Nielsen's new over-the-top measurement system, Total Audience Management, "will launch a new era" of TV watching, said Diffusion Group senior analyst Alan Wolk in a blog. That metric will lead to more TV Everywhere, which in turn "will boost the amount of television being watched via OTT," Wolk said. If Nielsen's Total Audience Management is successful in counting OTT viewers the way the company currently does with linear watchers, "it could overcome the networks' objections to releasing content for viewing on their own or (multichannel video programming distributor) TV Everywhere device apps," which means more watching and thus higher ratings as well as more bandwidth use -- which is good for multiservice providers, Wolk said. Nielsen's Total Audience Management looks at views over the course of a week, which is "more reflective of how people watch TV now," Wolk said. OTT viewing over the next five years likely will approach 50 percent of all TV viewing, overtaking quadrature amplitude modulation watching, he said Thursday.

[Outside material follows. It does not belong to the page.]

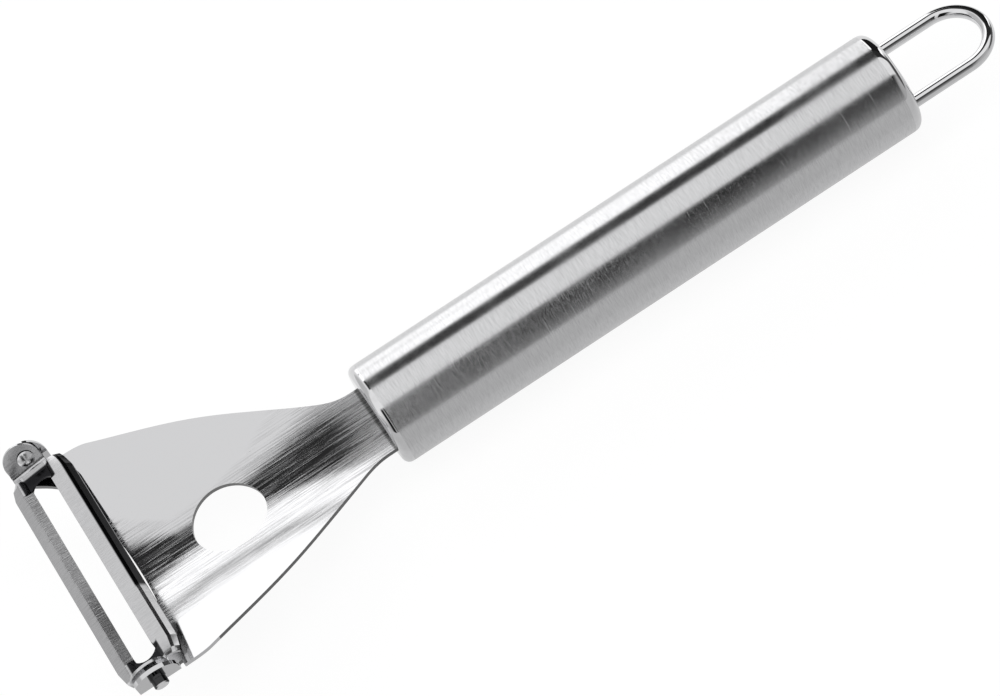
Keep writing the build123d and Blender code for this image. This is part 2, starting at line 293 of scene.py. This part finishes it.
# A look's scales stretch its grain and scratches, in waves per metre along the object's axes.
# zones(tree, where) may add: shown (where grain and scratches show), dark (share of darkTone, where shade is
# painted in), satin (added roughness) and normal (the surface's direction, where it differs a little from
# the mesh)
def steel(name, look, zones=None):
    mat = newMaterial(name)
    tree = mat.node_tree
    where = addNode(tree, "ShaderNodeTexCoord").outputs["Object"]
    extra = zones(tree, where) if zones else {}
    grain = noise(tree, where, look["grainScale"], *finish["grainNoise"])
    cloud = noise(tree, where, [finish["cloudScale"]] * 3, *finish["cloudNoise"])
    scratch = noise(tree, where, look["scratchScale"], *finish["scratchNoise"])
    shown = extra.get("shown", 1.0)
    depth = compute(tree, "MULTIPLY", fade(tree, grain, finish["grainFrom"], finish["grainTo"]), shown)
    marks = fade(tree, scratch, look["scratchFrom"], look["scratchFrom"] + finish["scratchEdge"])
    marks = compute(tree, "MULTIPLY", marks, shown)

    # colour: the steel's tone, darker in the grain, lighter in the scratches
    deep = tuple(v * (1 - look["grainDepth"]) for v in look["color"])
    worn = tuple(min(1.0, v * finish["scratchTone"]) for v in look["color"])
    color = mixColor(tree, depth, look["color"], deep)
    color = mixColor(tree, compute(tree, "MULTIPLY", marks, look["scratchShare"]), color, worn)
    # painted shade: where a zone asks for it, the colour is mixed towards the look's dark tone
    if "dark" in extra:
        color = mixColor(tree, extra["dark"], color, look["darkTone"])

    # roughness: cloudy, more in the grain
    low, high = look["roughness"] * finish["smoothest"], look["roughness"] * finish["roughest"]
    rough = fade(tree, cloud, finish["cloudFrom"], finish["cloudTo"], low, high)
    rough = compute(tree, "MULTIPLY_ADD", depth, look.get("grainSatin", 0.0), rough)
    if "satin" in extra:
        rough = compute(tree, "ADD", rough, extra["satin"])

    # bump: grain and scratches
    height = compute(tree, "MULTIPLY", grain, shown)
    height = compute(tree, "MULTIPLY_ADD", marks, finish["scratchHeight"], height)
    bump = addNode(tree, "ShaderNodeBump")
    feedAll(tree, bump, {"Strength": look["bump"], "Distance": finish["bumpDistance"], "Height": height,
                         "Normal": extra.get("normal")})

    shader = addNode(tree, "ShaderNodeBsdfPrincipled")
    shader.inputs["Metallic"].default_value = 1.0
    feedAll(tree, shader, {"Base Color": color, "Roughness": rough, "Normal": bump.outputs["Normal"]})
    if "anisotropic" in look:
        shader.inputs["Anisotropic"].default_value = look["anisotropic"]
        tangent = addNode(tree, "ShaderNodeTangent", direction_type="RADIAL", axis=look["tangentAxis"])
        tree.links.new(tangent.outputs["Tangent"], shader.inputs["Tangent"])
    out = addNode(tree, "ShaderNodeOutputMaterial")
    tree.links.new(shader.outputs["BSDF"], out.inputs["Surface"])
    return mat


# Handle tube: brushed round its girth
handleTube = dict(
    color=(0.72, 0.72, 0.73), grainDepth=0.14, grainScale=(9000, 420, 420), scratchScale=(2600, 60, 60),
    scratchFrom=0.68, scratchShare=0.3, roughness=0.17, bump=0.55, anisotropic=0.5, tangentAxis="X",
)
paint(steel("brushedHandle", handleTube), "handle_tube")

# Caps and loop: polished
caps = dict(
    color=(0.78, 0.78, 0.79), grainDepth=0.05, grainScale=(500, 500, 500), scratchScale=(300, 2400, 300),
    scratchFrom=0.7, scratchShare=0.15, roughness=0.05, bump=0.06,
)
paint(steel("polishedCaps", caps), "front_cap", "rear_cap")
loopWire = dict(
    color=(0.8, 0.8, 0.81), grainDepth=0.05, grainScale=(400, 900, 900), scratchScale=(200, 1500, 1500),
    scratchFrom=0.7, scratchShare=0.12, roughness=0.035, bump=0.05,
)
paint(steel("polishedWire", loopWire), "hanging_loop")

# Head plate: smooth wings, brushed lines in the trough and on the neck, painted shade on the cut edges and a
# painted shadow line where the neck enters the cap.
# The real trough is tighter beside the hole and flatter on the neck than the solid's, which has one radius.
# The stops bend the solid's reflections so: a place along the object, then the trough's radius on the right
# side or the middle's shift to the left
headPlate = dict(
    color=(0.69, 0.69, 0.70), darkTone=(0.2, 0.2, 0.2), grainDepth=0.12, grainSatin=0.24,
    grainScale=(80, 3300, 1200), scratchScale=(45, 3000, 1100), scratchFrom=0.62, scratchShare=0.5,
    roughness=0.055, bump=0.6,
    troughRadius=0.038, wingAngle=19.4, brushedFrom=1.04, brushedTo=0.9,
    rightRadius=[(0.035, 0.064), (0.043, 0.062), (0.050, 0.0465), (0.058, 0.0306), (0.066, 0.023),
                 (0.075, 0.0214), (0.083, 0.0423), (0.087, 0.046)],
    middleShift=[(0.035, 0.0052), (0.043, 0.0046), (0.050, 0.0026), (0.058, 0.0011), (0.066, 0.0006),
                 (0.075, 0.0006), (0.083, 0.0021), (0.087, 0.0022)],
    neckFrom=0.046, neckTo=0.036, neckSatin=0.16, neckRootShadow=(0.0354, 0.0349),
    edgeShadeFrom=0.35, edgeShadeTo=0.15, edgeInner=0.0262,
)


def plateZones(tree, where):
    place = split(tree, where)
    x, y = place["X"], place["Y"]
    wingSlope = tan(radians(headPlate["wingAngle"]))

    def limited(slope):  # beside the round trough the wings are straight
        return compute(tree, "MAXIMUM", compute(tree, "MINIMUM", slope, wingSlope), -wingSlope)

    # the slope across the plate, as the solid has it and as the real one has it
    solidSlope = limited(compute(tree, "DIVIDE", y, headPlate["troughRadius"]))
    shifted = compute(tree, "SUBTRACT", y, curve(tree, x, headPlate["middleShift"]))
    isRight = compute(tree, "LESS_THAN", shifted, 0.0)
    radius = mix(tree, isRight, headPlate["troughRadius"], curve(tree, x, headPlate["rightRadius"]))
    roundSlope = compute(tree, "DIVIDE", shifted, radius)
    realSlope = limited(roundSlope)

    # the surface's direction, leaned across by the difference
    normal = addNode(tree, "ShaderNodeNewGeometry").outputs["Normal"]
    normalX, normalY, normalZ = split(tree, normal)
    lean = compute(tree, "MULTIPLY", compute(tree, "SUBTRACT", solidSlope, realSlope), normalZ)
    turned = addNode(tree, "ShaderNodeCombineXYZ")
    feedAll(tree, turned, {"X": normalX, "Y": compute(tree, "ADD", normalY, lean), "Z": normalZ})
    leaned = addNode(tree, "ShaderNodeVectorMath", operation="NORMALIZE")
    tree.links.new(turned.outputs[0], leaned.inputs[0])

    # brushed in the trough, satin on the neck; painted shade on the cut edges, and a painted shadow line
    # where the neck enters the cap
    bendShare = compute(tree, "DIVIDE", compute(tree, "ABSOLUTE", roundSlope), wingSlope)
    brushed = fade(tree, bendShare, headPlate["brushedFrom"], headPlate["brushedTo"])
    neck = fade(tree, x, headPlate["neckFrom"], headPlate["neckTo"], 0.0, headPlate["neckSatin"])
    inside = compute(tree, "LESS_THAN", compute(tree, "ABSOLUTE", y), headPlate["edgeInner"])
    # painted shade: the steep cut-edge walls beside the trough are painted dark
    upright = compute(tree, "ABSOLUTE", normalZ)
    edgeShade = fade(tree, upright, headPlate["edgeShadeFrom"], headPlate["edgeShadeTo"])
    edgeShade = compute(tree, "MULTIPLY", edgeShade, inside)
    # painted shadow: a dark line across the neck where it enters the cap
    rootShadow = fade(tree, x, *headPlate["neckRootShadow"])
    dark = compute(tree, "MAXIMUM", edgeShade, rootShadow)
    return dict(shown=brushed, dark=dark, normal=leaned.outputs[0], satin=neck)


paint(steel("brushedPlate", headPlate, plateZones), "head_plate")

# Blade: pressed strip, ground across on its bevel. Its pressed ends and its flange are painted near black as
# shade, standing for the dark reflections there; the flange's left end stays bright
blade = dict(
    color=(0.66, 0.66, 0.67), darkTone=(0.025, 0.025, 0.027), grainDepth=0.3, grainScale=(500, 4200, 500),
    scratchScale=(300, 3000, 300), scratchFrom=0.64, scratchShare=0.3, roughness=0.17, bump=0.3,
    webShadeAcross=(0.0219, 0.0222, 0.0254, 0.0257), webShadeAlong=(0.0873, 0.0876, 0.0938, 0.0941),
    bevelAlong=(0.0925, 0.0928, 0.0944, 0.0947), railShown=0.35,
    flangeShadeAlong=(0.0858, 0.0855), flangeShadeTo=(0.0106, 0.0094),
)


def bladeZones(tree, where):
    place = split(tree, where)
    x, y = place["X"], place["Y"]
    away = compute(tree, "ABSOLUTE", y)
    # painted shade: the pressed ends and the flange are painted near black, standing for dark reflections
    webShade = compute(tree, "MULTIPLY", band(tree, away, blade["webShadeAcross"]), band(tree, x, blade["webShadeAlong"]))
    flangeShade = fade(tree, x, *blade["flangeShadeAlong"])
    flangeShade = compute(tree, "MULTIPLY", flangeShade, fade(tree, y, *blade["flangeShadeTo"]))
    ground = band(tree, x, blade["bevelAlong"])
    return dict(dark=compute(tree, "MAXIMUM", webShade, flangeShade), shown=mix(tree, ground, blade["railShown"], 1.0))


paint(steel("bladeSteel", blade, bladeZones), "peeling_blade")

# Rivets and collars: polished outside the ears, pressed and dull inside them.
# They lean 20 degrees with the ears: their ends still face mostly along Y, and their round sides don't
rivets = dict(
    color=(0.9, 0.9, 0.91), darkTone=(0.05, 0.05, 0.052), grainDepth=0.2, grainScale=(3000, 3000, 3000),
    scratchScale=(900, 900, 900), scratchFrom=0.66, scratchShare=0.2, roughness=0.05, bump=0.35,
    insideFrom=0.0285, insideTo=0.0278, insideSatin=0.17,
    sideShadeFrom=0.9, sideShadeTo=0.8,
)


def rivetZones(tree, where):
    away = compute(tree, "ABSOLUTE", split(tree, where)["Y"])
    inside = fade(tree, away, rivets["insideFrom"], rivets["insideTo"])
    # painted shade: outside the ears the round sides are painted near black, standing for the dark
    # reflections on them, and the ends stay bright
    normal = split(tree, addNode(tree, "ShaderNodeNewGeometry").outputs["True Normal"])
    side = fade(tree, compute(tree, "ABSOLUTE", normal["Y"]), rivets["sideShadeFrom"], rivets["sideShadeTo"])
    dark = compute(tree, "MULTIPLY", side, compute(tree, "SUBTRACT", 1.0, inside))
    return dict(shown=inside, dark=dark, satin=compute(tree, "MULTIPLY", inside, rivets["insideSatin"]))


paint(steel("turnedRivets", rivets, rivetZones), "pivot_rivet_left", "pivot_rivet_right",
      "spacer_collar_left", "spacer_collar_right")
print("materials done")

Nielsen has said it expects to have Total Audience Management largely rolled out by year's end.
Donald Stern of Affiliated Monitors was named independent compliance officer for AT&T's buy of DirecTV, the FCC Media Bureau said Friday. Hiring a compliance officer was one of the conditions of regulatory approval of AT&T's buying DirecTV, and Stern will be responsible for reviewing and evaluating the telco's compliance with the other conditions and submitting compliance reports to the FCC (see 1507280043). AT&T/DirecTV conditions include prohibitions against online video competitor discrimination in fixed broadband, usage-based restrictions or terms and requirements to offer discounted broadband service to low-income consumers.